DAOs have the potential to heavily disrupt several business models. However, DAOs are currently unable to fulfill every role within every type of business or organization. The chances of multinational corporations such as Coca-Cola or IBM switching to a DAO model are slim. That said, DAOs present multiple opportunities for an organizational overhaul sector-wide.
DAO vs Traditional Organization – Summary
Despite the similarities between DAOs and traditional organizations, a DAO is more than a novel business model. A DAO enables a group to raise funds, share ideas, and build an equitable organization where everyone has a say. Working for “the man” could soon be a thing of the past if DAOs achieve their true potential and disrupt the traditional corporate structure used throughout western businesses. DAOs enable investors, employees, and organizations to operate within a framework they can align with, with a shared goal of predetermined outcomes that favor cohesion and innovation over shareholder profits.
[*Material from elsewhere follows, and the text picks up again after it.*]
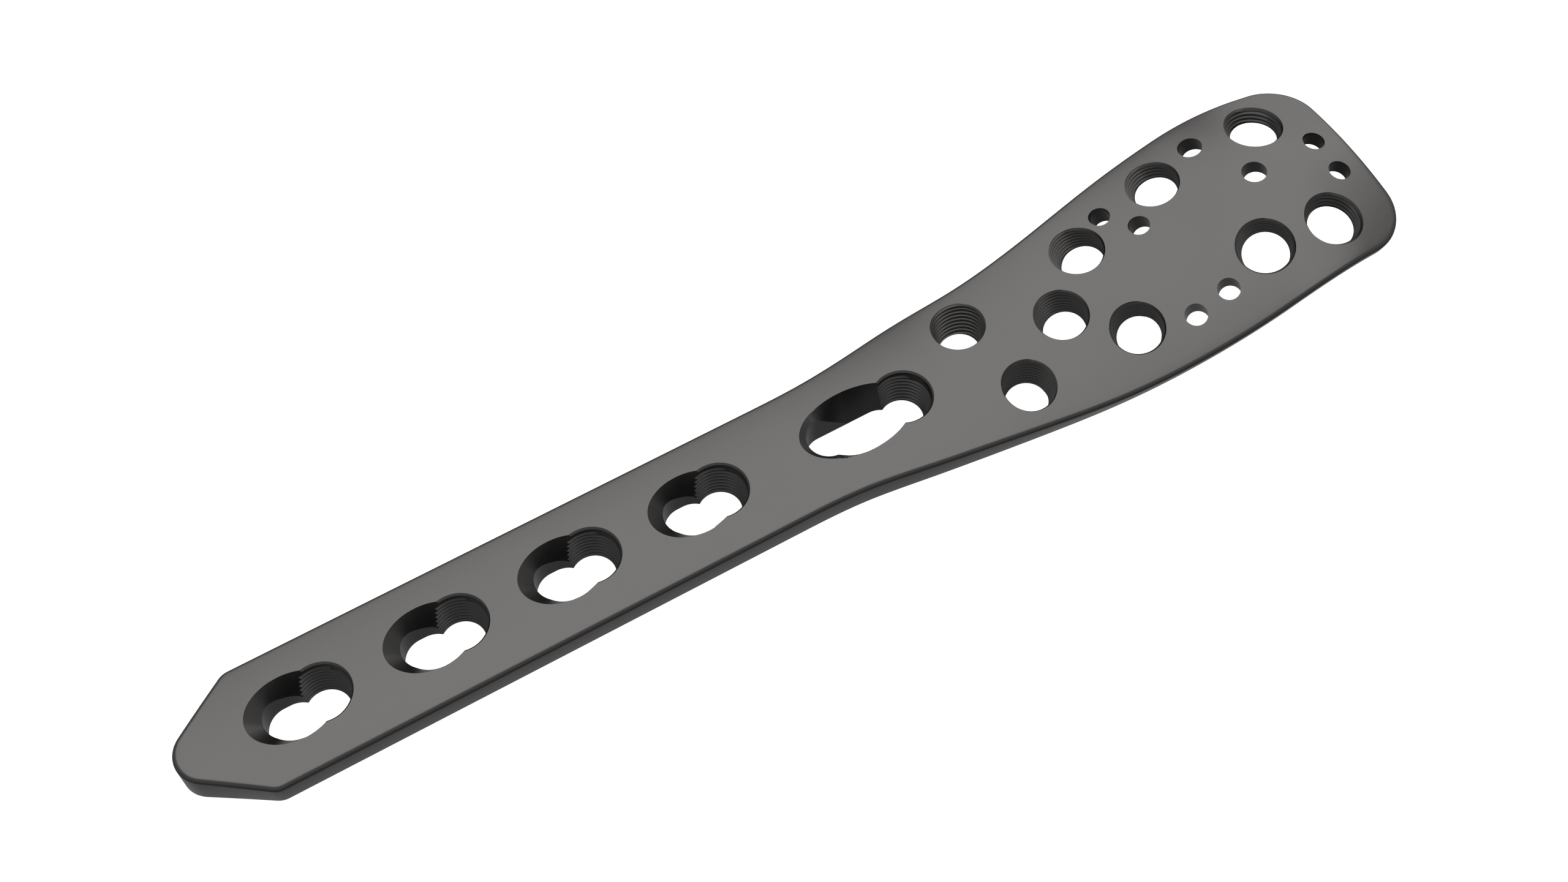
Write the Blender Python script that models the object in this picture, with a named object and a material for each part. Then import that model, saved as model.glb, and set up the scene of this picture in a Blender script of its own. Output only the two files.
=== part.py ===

Furthermore, the DAO model enables organizations to remove unconscious biases around age, race, and gender to reward only on merit. Accordingly, DAOs provide far more of an equitable environment for participants than a typical corporate structure. Moreover, DAOs facilitate the community governance and decentralization of a project, features that are a prerequisite for many Web3 organizations. In the future, we can expect to see several innovations and elaborations on the DAO concept.